To design a robust application which caters for a wide range of scenarios, predictive-control will be used. The main advantage of this approach is that the system can learn continuously during operation. Correlations between input and output data are learned, which allows the system to predict the thermal behaviour of the building. A data set from a simulated building was learnt by such a system. If the control of the room temperature is learnt according to outside temperature and solar radiation, the inside temperature is correctly predicted to an error of max. ± 1K -see Figure 4. The building is heated by a heat-pump and an under-floor heating system with their own control systems. It has been demonstrated that such a system is able to deal with multiple links between complex inputs, and accurately learns the thermal behaviour of the building. The influence of occupancy has yet to be learnt by such a system.
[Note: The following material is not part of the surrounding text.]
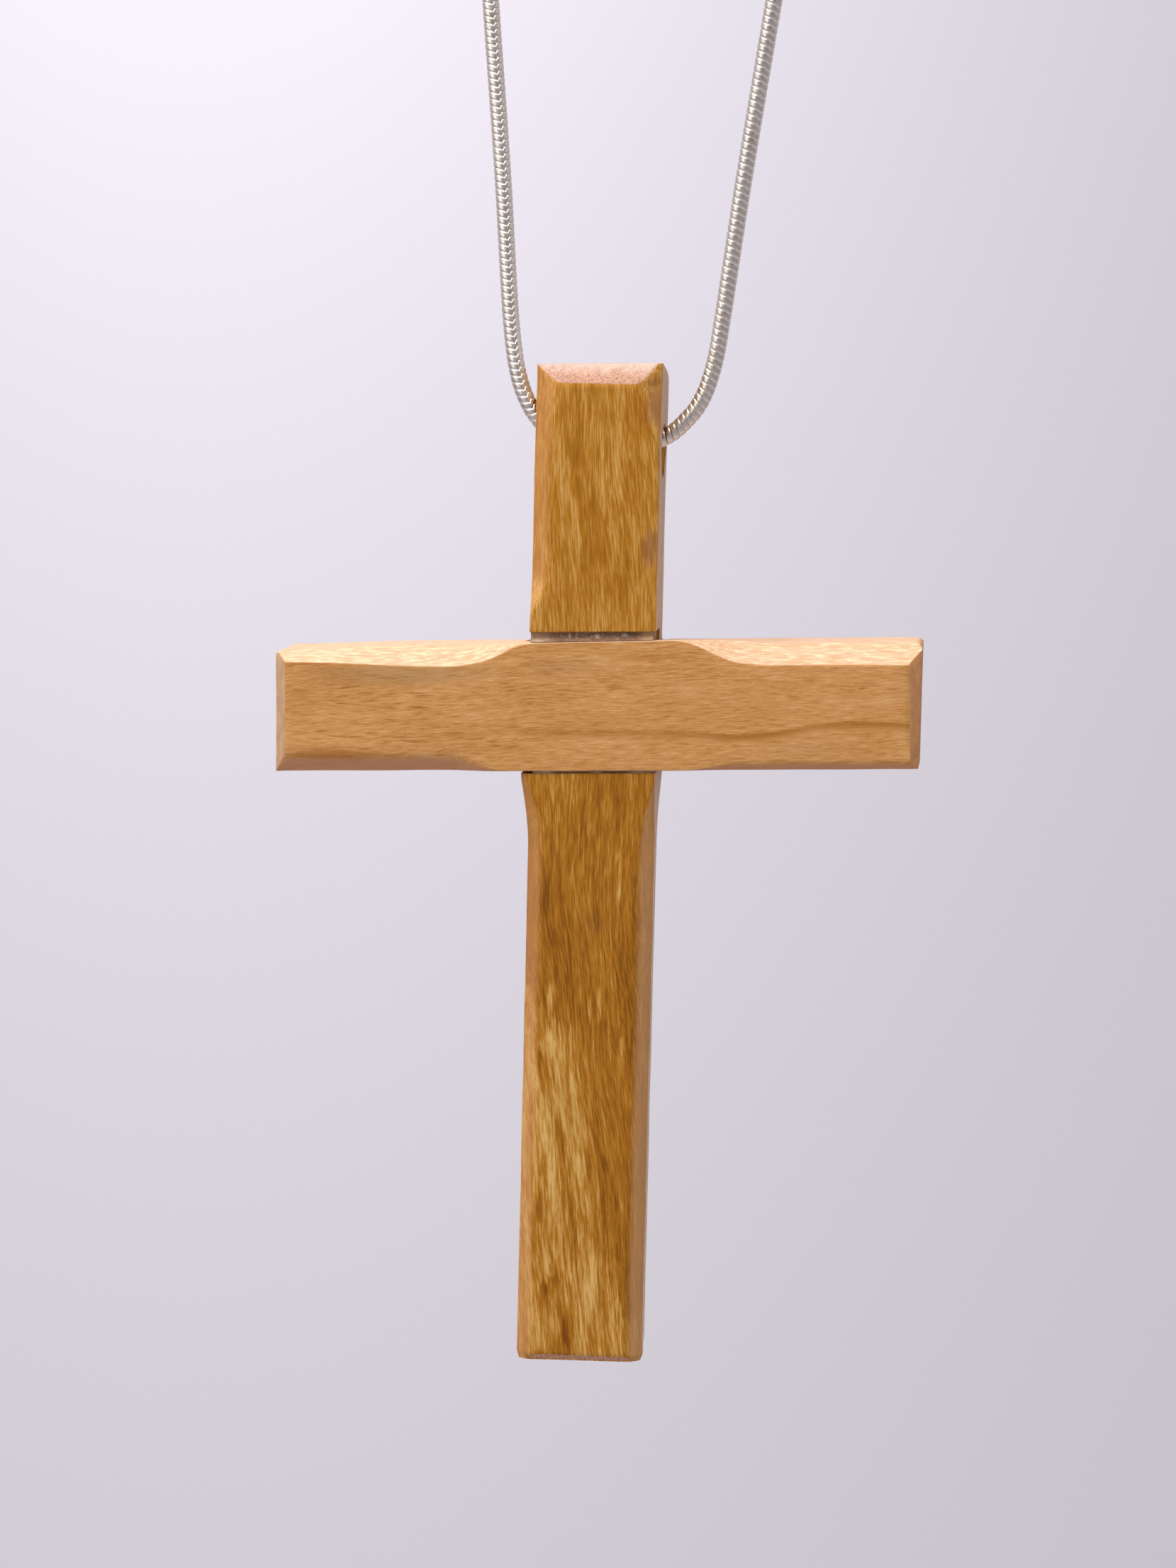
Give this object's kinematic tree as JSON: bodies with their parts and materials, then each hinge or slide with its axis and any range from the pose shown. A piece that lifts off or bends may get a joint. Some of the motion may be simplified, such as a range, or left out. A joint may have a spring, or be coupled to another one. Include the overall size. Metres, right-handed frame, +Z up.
{
  "type": "cross necklace",
  "caption": "Hand-cut wooden cross with a lapped crossbar on a closed metal snake chain, hung from a peg.",
  "frame": {"origin": "top of the peg that holds the necklace up, on the inside of the coil's top turns, at the middle of their depth", "axes": "+Z up, the cross faces -Y, +X to the right of someone who faces the cross; +Z is the cross's longest way and +Y its thinnest"},
  "size_m": [0.0457, 0.01, 0.1383],
  "materials": {
    "post_wood": "oiled, hand cut",
    "bar_wood": "satin, hand cut",
    "glue": "dried clear glue over dark wood",
    "silver": "polished",
    "spring_steel": "drawn wire",
    "tie_band": "paper-covered band"
  },
  "bodies": {
    "chain": {"chain_run": "silver", "chain_coil": "silver", "coil_tie": "tie_band", "end_cap_lower": "silver", "end_cap_upper": "silver"},
    "cross": {"post": "post_wood", "crossbar": "bar_wood", "glue_film": "glue", "glue_bead": "glue"},
    "lower_ring": {"jump_ring_lower": "silver"},
    "clasp": {"clasp_body": "silver", "clasp_pin": "silver", "clasp_spring": "spring_steel"},
    "lever": {"clasp_lever": "silver"},
    "upper_ring": {"jump_ring_upper": "silver"}
  },
  "joints": [
    {"name": "cross_swing", "type": "hinge", "parent": "chain", "child": "cross", "pos_m": [-0.00198, 0, -0.07133], "axis": [0.9877, 0, -0.1564], "range_deg": [-140, 140]},
    {"name": "lower_ring_twist", "type": "hinge", "parent": "chain", "child": "lower_ring", "pos_m": [0.01061, -0.00297, -0.03294], "axis": [0.1373, -0.0852, 0.9868], "range_deg": [-15, 15]},
    {"name": "clasp_twist", "type": "hinge", "parent": "chain", "child": "clasp", "pos_m": [0.01092, -0.00316, -0.03072], "axis": [0.1373, -0.0852, 0.9868], "range_deg": [-15, 15]},
    {"name": "upper_ring_twist", "type": "hinge", "parent": "chain", "child": "upper_ring", "pos_m": [0.01206, -0.00387, -0.02253], "axis": [0.1373, -0.0852, 0.9868], "range_deg": [-15, 15]},
    {"name": "clasp_open", "type": "hinge", "parent": "clasp", "child": "lever", "pos_m": [0.0116, -0.00359, -0.02705], "axis": [-0.5273, -0.8497, 0], "range_deg": [0, 20], "stiffness_Nm_per_rad": 0.0002, "springref_deg": -5.73, "deforming": ["clasp_spring"]}
  ]
}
Figure 4. Temperature profile of Room Temperature - Comparison between Simulation and Predictive-Control Model.
The field test of the user-identification application starts at the beginning of the 2018. Various configurations of the application will be examined. Parameters such as the time interval for the occupancy checks will be varied to find out how often the occupancy must be recorded to maintain accurate occupancy profiles. One important aspect for the application is to avoid fast battery discharge of the mobile device.
In future, the predictive-control approach should learn the influence of the user on energy usage. The data from the field test should supply a suitable base to this end. The findings of will derive possible application scenarios for user-identification.
- DIN EN 16798 - energy performance of buildings, draft standard, German edition, July 2015.
- EN 15232:2012 - Energy performance of buildings - Impact of Building Automation, Controls and Building Management; German version.
- SIA 2014 - room operation data for energy and building technologies, swiss norm.
- DIN V 18599:2016 - Energy efficiency of buildings - Calculation of the net, final and primary energy demand for heating, cooling, ventilation, domestic hot water and lighting.